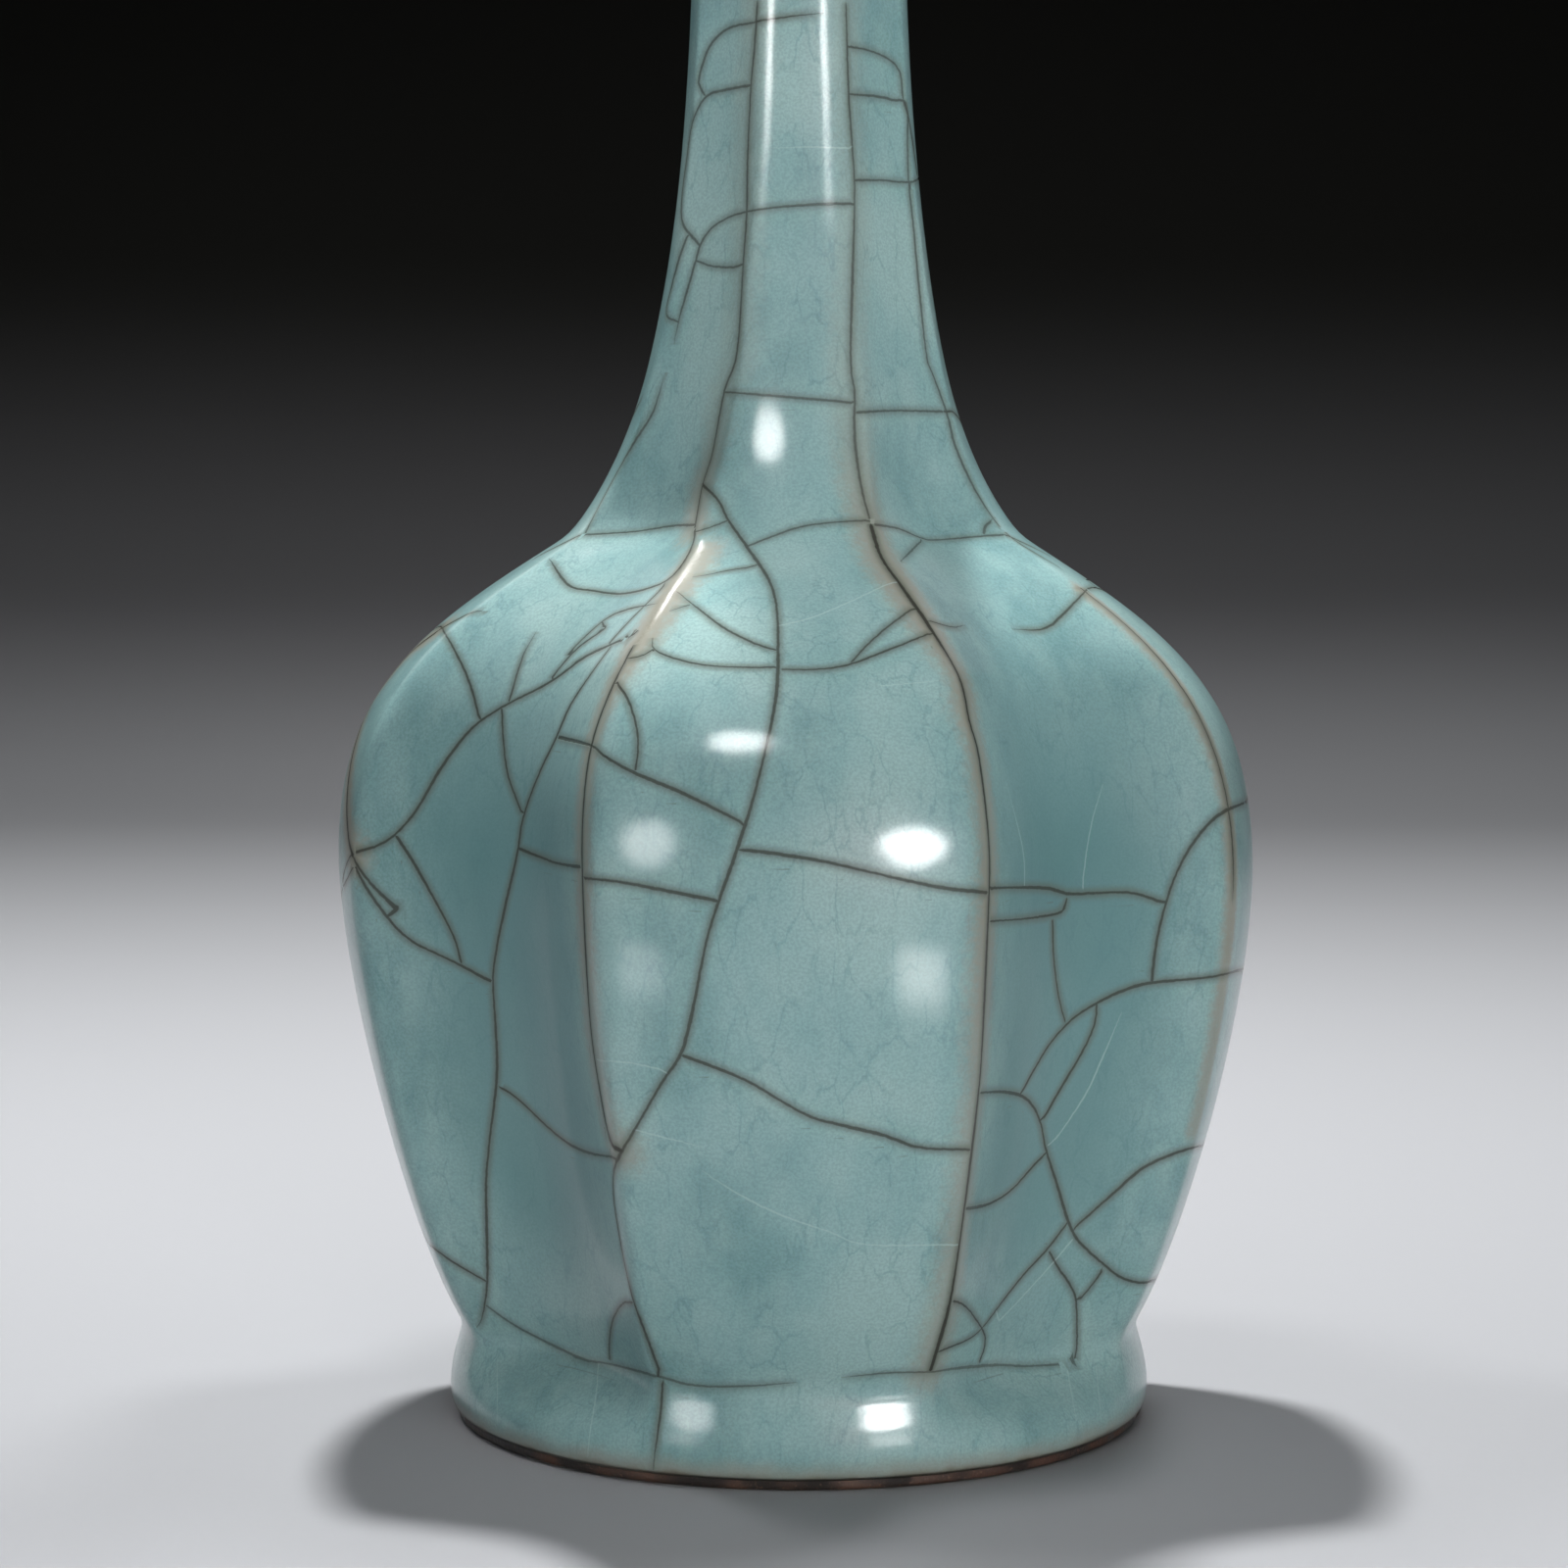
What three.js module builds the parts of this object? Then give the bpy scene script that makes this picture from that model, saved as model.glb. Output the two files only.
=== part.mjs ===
import * as THREE from 'three';

// Celadon bottle vase with eight panels, convex and fluted by turns, in millimetres.
// The origin is the centre of the foot on the ground, +Z is up and a convex panel faces -Y.

// Heights above the ground
const totalHeight = 326;
const mouthJointHeight = 285;
const shoulderCreaseHeight = 160.9;
const widestHeight = 102;
const waistHeight = 17;
const baseRecessHeight = 9.5;
const footRingHeight = 6;
const bareRimHeight = 1.8;
const lipLapDepth = 7;

// Radii of the eight ridges, measured on the glazed outside
const lipRadius = 29;
const neckRadius = 18.9;
const creaseRadius = 41;
const widestRadius = 84;
const waistRadius = 61.6;
const footBulgeRadius = 64.8;
const footEdgeRadius = 63.9;
const footRingInnerRadius = 54;
const footRingDraft = 1.5;
const footEdgeChamfer = 0.6;

// How far each stretch of the outline holds its direction, and which way it turns
const waistLean = 34;
const waistReach = 19;
const bellyReachDown = 21;
const bellyReachUp = 33;
const shoulderSlope = 32;
const shoulderReach = 27.5;
const neckLean = 40;
const neckReach = 25;
const neckReachDown = 54;
const mouthReachUp = 16;
const mouthFlare = 48;
const mouthReach = 11;

// Depth of the panels beyond the straight line between two ridges
const waistBulge = 4.7;
const bodyBulge = 6.2;
const neckBulge = 1.5;
const neckFlute = 0.5;
const shoulderFlute = 4;
const bodyFlute = 10;
const waistFlute = 4.5;
const fluteFullAbove = 55;
const fluteFullBelow = 122;
const neckFacetsFrom = 192;
const footRoundBelow = 7;
const lipRoundness = 0.8;

// Thickness of the clay, of the glaze and of the seat between them
const bodyWall = 5;
const neckWall = 4;
const lipWall = 2.8;
const glazeThickness = 1;
const glazeSeat = 0.3;

// Fineness of the model
const panelCount = 8;
const stepsPerPanel = 5;
const footSteps = 4;
const bellySteps = 6;
const shoulderSteps = 6;
const neckSteps = 6;
const mouthSteps = 3;
const lipSteps = 4;

const halfPanel = Math.PI / panelCount;
const clayInset = glazeThickness + glazeSeat;

const glazeGreen = new THREE.MeshStandardMaterial({ color: 0x7fa9a4, roughness: 0.18, metalness: 0 });
const glazeInside = new THREE.MeshStandardMaterial({ color: 0x86aaa2, roughness: 0.2, metalness: 0 });
const greyClay = new THREE.MeshStandardMaterial({ color: 0x6f6a62, roughness: 0.85, metalness: 0 });
const ironClay = new THREE.MeshStandardMaterial({ color: 0x2e1c15, roughness: 0.5, metalness: 0 });

function ramp(value, from, to) {
  return THREE.MathUtils.smoothstep(value, from, to);
}

function steps(height, stations) {
  let depth = stations[0].depth;
  for (let i = 1; i < stations.length; i++) {
    const share = ramp(height, stations[i - 1].height, stations[i].height);
    depth += share * (stations[i].depth - stations[i - 1].depth);
  }
  return depth;
}

// Flutes start shallow at the foot, run deep round the body and die out up the neck
function fluteAt(height) {
  return steps(height, [
    { height: waistHeight, depth: waistFlute },
    { height: fluteFullAbove, depth: bodyFlute },
    { height: fluteFullBelow, depth: bodyFlute },
    { height: shoulderCreaseHeight, depth: shoulderFlute },
    { height: neckFacetsFrom, depth: neckFlute },
  ]);
}

function bulgeAt(height) {
  return steps(height, [
    { height: waistHeight, depth: waistBulge },
    { height: widestHeight, depth: bodyBulge },
    { height: fluteFullBelow, depth: bodyBulge },
    { height: neckFacetsFrom, depth: neckBulge },
  ]);
}

function roundnessAt(height) {
  const foot = 1 - ramp(height, footRoundBelow, waistHeight);
  const lip = lipRoundness * ramp(height, mouthJointHeight, totalHeight);
  return Math.max(foot, lip);
}

// Distance of the surface from the axis, for a ridge radius, a height and an angle from the front
function sectionRadius(ridgeRadius, height, angle) {
  const panel = Math.round(angle / (2 * halfPanel));
  const local = angle - panel * 2 * halfPanel;
  const straight = ridgeRadius * Math.cos(halfPanel) / Math.cos(local);
  const crown = 1 - (Math.tan(local) / Math.tan(halfPanel)) ** 2;
  const depth = panel % 2 === 0 ? bulgeAt(height) : -fluteAt(height);
  return THREE.MathUtils.lerp(straight + depth * crown, ridgeRadius, roundnessAt(height));
}

// A point moved by a reach in a direction, given in degrees from level
function reached(radius, height, reach, degrees) {
  const turn = THREE.MathUtils.degToRad(degrees);
  return new THREE.Vector2(radius + reach * Math.cos(turn), height + reach * Math.sin(turn));
}

// The glazed outline from the ground to the lip, as five curves in (radius, height)
const lipThickness = 2 * clayInset + lipWall;
const flareTurn = THREE.MathUtils.degToRad(mouthFlare);
const lipHeight = totalHeight - lipThickness / 2 * (1 + Math.cos(flareTurn));

function wallAt(height) {
  const lower = Math.min(1, height / shoulderCreaseHeight);
  const upper = Math.max(0, (height - shoulderCreaseHeight) / (lipHeight - shoulderCreaseHeight));
  return bodyWall + (neckWall - bodyWall) * lower + (lipWall - neckWall) * upper;
}

const curve = (a, b, c, d) => new THREE.CubicBezierCurve(a, b, c, d);
const point = (radius, height) => new THREE.Vector2(radius, height);

const footCurve = curve(
  point(footEdgeRadius, 0),
  point(footBulgeRadius, waistHeight / 3),
  point(footBulgeRadius, waistHeight / 2),
  point(waistRadius, waistHeight),
);
const bellyCurve = curve(
  point(waistRadius, waistHeight),
  reached(waistRadius, waistHeight, waistReach, 90 - waistLean),
  point(widestRadius, widestHeight - bellyReachDown),
  point(widestRadius, widestHeight),
);
const shoulderCurve = curve(
  point(widestRadius, widestHeight),
  point(widestRadius, widestHeight + bellyReachUp),
  reached(creaseRadius, shoulderCreaseHeight, shoulderReach, -shoulderSlope),
  point(creaseRadius, shoulderCreaseHeight),
);
const neckCurve = curve(
  point(creaseRadius, shoulderCreaseHeight),
  reached(creaseRadius, shoulderCreaseHeight, neckReach, 90 + neckLean),
  point(neckRadius, mouthJointHeight - neckReachDown),
  point(neckRadius, mouthJointHeight),
);
const mouthCurve = curve(
  point(neckRadius, mouthJointHeight),
  point(neckRadius, mouthJointHeight + mouthReachUp),
  reached(lipRadius, lipHeight, mouthReach, mouthFlare - 180),
  point(lipRadius, lipHeight),
);

// A level ring of the surface: its ridge radius, its height and its radius at any angle
function ring(radius, height, radiusAt) {
  return { radius, height, radiusAt };
}

function roundRing(radius, height) {
  return ring(radius, height, () => radius);
}

// The level is the height whose section the ring has
function panelRing(radius, height, level) {
  return ring(radius, height, (angle) => sectionRadius(radius, level, angle));
}

function ringBetween(low, high, height) {
  const share = (height - low.height) / (high.height - low.height);
  const mix = (a, b) => THREE.MathUtils.lerp(a, b, share);
  const radiusAt = (angle) => mix(low.radiusAt(angle), high.radiusAt(angle));
  return ring(mix(low.radius, high.radius), height, radiusAt);
}

// The outline as rings, moved into the wall by an inset that may change with height
function outline(insetAt) {
  const stretches = [
    [footCurve, footSteps],
    [bellyCurve, bellySteps],
    [shoulderCurve, shoulderSteps],
    [neckCurve, neckSteps],
    [mouthCurve, mouthSteps],
  ];
  const rings = [];
  for (const [path, count] of stretches) {
    for (let i = 0; i <= count; i++) {
      const place = path.getPoint(i / count);
      const along = path.getTangent(i / count);
      const inset = insetAt(place.y);
      rings.push(panelRing(place.x - along.y * inset, place.y + along.x * inset, place.y));
    }
  }
  return withoutRepeats(rings);
}

function withoutRepeats(rings) {
  const apart = (a, b) => Math.hypot(a.radius - b.radius, a.height - b.height) > glazeSeat / 3;
  return rings.filter((each, i) => i === 0 || apart(each, rings[i - 1]));
}

// The stretch of a rising outline between two heights, ending exactly on them
function between(rings, low, high) {
  const stretch = [];
  rings.forEach((each, i) => {
    const before = rings[i - 1] ?? each;
    for (const cut of [low, high]) {
      if (before.height < cut && cut < each.height) {
        stretch.push(ringBetween(before, each, cut));
      }
    }
    if (each.height >= low && each.height <= high) {
      stretch.push(each);
    }
  });
  return withoutRepeats(stretch);
}

const glazeOutside = outline(() => 0);
const glazeBack = outline(() => glazeThickness);
const clayOutside = outline(() => clayInset);
const clayInside = outline((height) => clayInset + wallAt(height));
const innerGlazeBack = outline((height) => clayInset + wallAt(height) + glazeSeat);
const innerGlazeFace = outline((height) => 2 * clayInset + wallAt(height));

// A half circle over the lip, from an outline's end to the end of the one on the other side
function lipArc(outerEnd, innerEnd) {
  const middle = point(outerEnd.radius + innerEnd.radius, outerEnd.height + innerEnd.height);
  middle.divideScalar(2);
  const start = point(outerEnd.radius, outerEnd.height);
  const arc = [];
  for (let i = 1; i < lipSteps; i++) {
    const place = start.clone().rotateAround(middle, Math.PI * i / lipSteps);
    arc.push(panelRing(place.x, place.y, lipHeight));
  }
  return arc;
}

// A closed body made by joining each ring of a loop to the next, up the outside and down the inside
function swept(loop) {
  const around = panelCount * stepsPerPanel;
  const corner = (each, step) => {
    const angle = halfPanel + 2 * Math.PI * (step % around) / around;
    const radius = each.radiusAt(angle);
    return [radius * Math.sin(angle), -radius * Math.cos(angle), each.height];
  };
  const positions = [];
  loop.forEach((each, i) => {
    const next = loop[(i + 1) % loop.length];
    const rising = next.height >= each.height;
    const [low, high] = rising ? [each, next] : [next, each];
    for (let step = 0; step < around; step++) {
      const lower = [corner(low, step), corner(low, step + 1), corner(high, step + 1)];
      const upper = [corner(low, step), corner(high, step + 1), corner(high, step)];
      addTriangle(positions, rising ? lower : lower.reverse());
      addTriangle(positions, rising ? upper : upper.reverse());
    }
  });
  const geometry = new THREE.BufferGeometry();
  geometry.setAttribute('position', new THREE.Float32BufferAttribute(positions, 3));
  geometry.computeVertexNormals();
  return geometry;
}

// A triangle on the axis has two corners in one place and is left out
function addTriangle(positions, corners) {
  const [a, b, c] = corners.map((each) => new THREE.Vector3().fromArray(each));
  if (a.distanceTo(b) > 0 && b.distanceTo(c) > 0 && c.distanceTo(a) > 0) {
    positions.push(...corners.flat());
  }
}

function wallSection(low, high) {
  return swept([...between(clayOutside, low, high), ...between(clayInside, low, high).reverse()]);
}

// The ring under the base, bare at its edge, with a draft inside that runs on up the recess
const recessRadius = footRingInnerRadius - footRingDraft;

function footRing() {
  const outside = between(clayOutside, footEdgeChamfer, footRingHeight);
  return swept([
    roundRing(outside[0].radius - footEdgeChamfer, 0),
    ...outside,
    roundRing(recessRadius, footRingHeight),
    roundRing(footRingInnerRadius, 0),
  ]);
}

function baseFloor() {
  return swept([
    roundRing(0, baseRecessHeight),
    roundRing(recessRadius, baseRecessHeight),
    roundRing(recessRadius, footRingHeight),
    ...between(clayOutside, footRingHeight, waistHeight),
    roundRing(0, waistHeight),
  ]);
}

function mouthRim() {
  const outside = between(clayOutside, mouthJointHeight, totalHeight);
  const inside = between(clayInside, mouthJointHeight, totalHeight);
  return swept([...outside, ...lipArc(outside.at(-1), inside.at(-1)), ...inside.reverse()]);
}

// The glaze on the outside laps over the lip and meets the inner glaze a little way down
const lapHeight = totalHeight - lipLapDepth;

function outerGlaze() {
  const face = between(glazeOutside, bareRimHeight, totalHeight);
  const back = between(glazeBack, bareRimHeight, totalHeight);
  const lapFace = between(innerGlazeFace, lapHeight, totalHeight);
  const lapBack = between(innerGlazeBack, lapHeight, totalHeight);
  return swept([
    ...face,
    ...lipArc(face.at(-1), lapFace.at(-1)),
    ...lapFace.reverse(),
    ...lapBack,
    ...lipArc(back.at(-1), lapBack.at(-1)).reverse(),
    ...back.reverse(),
  ]);
}

function innerGlaze() {
  const pool = waistHeight + glazeThickness;
  return swept([
    roundRing(0, waistHeight),
    ...between(innerGlazeBack, waistHeight, lapHeight),
    ...between(innerGlazeFace, pool, lapHeight).reverse(),
    roundRing(0, pool),
  ]);
}

function baseGlaze() {
  const radius = recessRadius - glazeSeat;
  const low = baseRecessHeight - glazeThickness;
  return swept([
    roundRing(0, low),
    roundRing(radius, low),
    roundRing(radius, baseRecessHeight),
    roundRing(0, baseRecessHeight),
  ]);
}

function addPiece(group, name, geometry, material) {
  const mesh = new THREE.Mesh(geometry, material);
  mesh.name = name;
  group.add(mesh);
}

const vase = new THREE.Group();
addPiece(vase, 'foot_ring', footRing(), ironClay);
addPiece(vase, 'base_floor', baseFloor(), greyClay);
addPiece(vase, 'lower_body', wallSection(waistHeight, widestHeight), greyClay);
addPiece(vase, 'upper_body', wallSection(widestHeight, shoulderCreaseHeight), greyClay);
addPiece(vase, 'neck', wallSection(shoulderCreaseHeight, mouthJointHeight), greyClay);
addPiece(vase, 'mouth_rim', mouthRim(), greyClay);
addPiece(vase, 'outer_glaze', outerGlaze(), glazeGreen);
addPiece(vase, 'inner_glaze', innerGlaze(), glazeInside);
addPiece(vase, 'base_glaze', baseGlaze(), glazeInside);

export default vase;
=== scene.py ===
import math
import random

import bmesh
import bpy
import numpy as np
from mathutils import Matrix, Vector
from mathutils.bvhtree import BVHTree
from mathutils.kdtree import KDTree


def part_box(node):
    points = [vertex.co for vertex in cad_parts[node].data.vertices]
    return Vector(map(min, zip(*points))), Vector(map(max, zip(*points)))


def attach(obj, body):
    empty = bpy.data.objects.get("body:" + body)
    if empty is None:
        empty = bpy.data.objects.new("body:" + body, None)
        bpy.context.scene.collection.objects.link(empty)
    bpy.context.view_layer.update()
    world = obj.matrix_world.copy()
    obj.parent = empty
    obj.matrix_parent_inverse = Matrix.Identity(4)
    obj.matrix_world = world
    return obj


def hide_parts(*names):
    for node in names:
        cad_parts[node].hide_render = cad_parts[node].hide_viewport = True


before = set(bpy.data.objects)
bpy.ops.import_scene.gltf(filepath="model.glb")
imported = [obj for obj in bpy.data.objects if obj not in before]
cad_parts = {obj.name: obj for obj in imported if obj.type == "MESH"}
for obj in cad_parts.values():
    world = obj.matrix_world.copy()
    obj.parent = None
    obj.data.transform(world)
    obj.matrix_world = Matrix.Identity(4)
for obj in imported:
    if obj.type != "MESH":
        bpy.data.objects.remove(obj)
bpy.context.view_layer.update()
MM = 0.001


def placed(name, data):
    """A new object with its data, in the scene."""
    made = bpy.data.objects.new(name, data)
    bpy.context.scene.collection.objects.link(made)
    return made


print("clay and glaze nodes:", sorted(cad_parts))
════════
Extract the lines of the preceding material that run from the line with "function addPiece(group, name, geometry, material)" through the line with "obj.parent = empty", inclusive, reproducing them exactly and adding nothing.

function addPiece(group, name, geometry, material) {
  const mesh = new THREE.Mesh(geometry, material);
  mesh.name = name;
  group.add(mesh);
}

const vase = new THREE.Group();
addPiece(vase, 'foot_ring', footRing(), ironClay);
addPiece(vase, 'base_floor', baseFloor(), greyClay);
addPiece(vase, 'lower_body', wallSection(waistHeight, widestHeight), greyClay);
addPiece(vase, 'upper_body', wallSection(widestHeight, shoulderCreaseHeight), greyClay);
addPiece(vase, 'neck', wallSection(shoulderCreaseHeight, mouthJointHeight), greyClay);
addPiece(vase, 'mouth_rim', mouthRim(), greyClay);
addPiece(vase, 'outer_glaze', outerGlaze(), glazeGreen);
addPiece(vase, 'inner_glaze', innerGlaze(), glazeInside);
addPiece(vase, 'base_glaze', baseGlaze(), glazeInside);

export default vase;
=== scene.py ===
import math
import random

import bmesh
import bpy
import numpy as np
from mathutils import Matrix, Vector
from mathutils.bvhtree import BVHTree
from mathutils.kdtree import KDTree


def part_box(node):
    points = [vertex.co for vertex in cad_parts[node].data.vertices]
    return Vector(map(min, zip(*points))), Vector(map(max, zip(*points)))


def attach(obj, body):
    empty = bpy.data.objects.get("body:" + body)
    if empty is None:
        empty = bpy.data.objects.new("body:" + body, None)
        bpy.context.scene.collection.objects.link(empty)
    bpy.context.view_layer.update()
    world = obj.matrix_world.copy()
    obj.parent = empty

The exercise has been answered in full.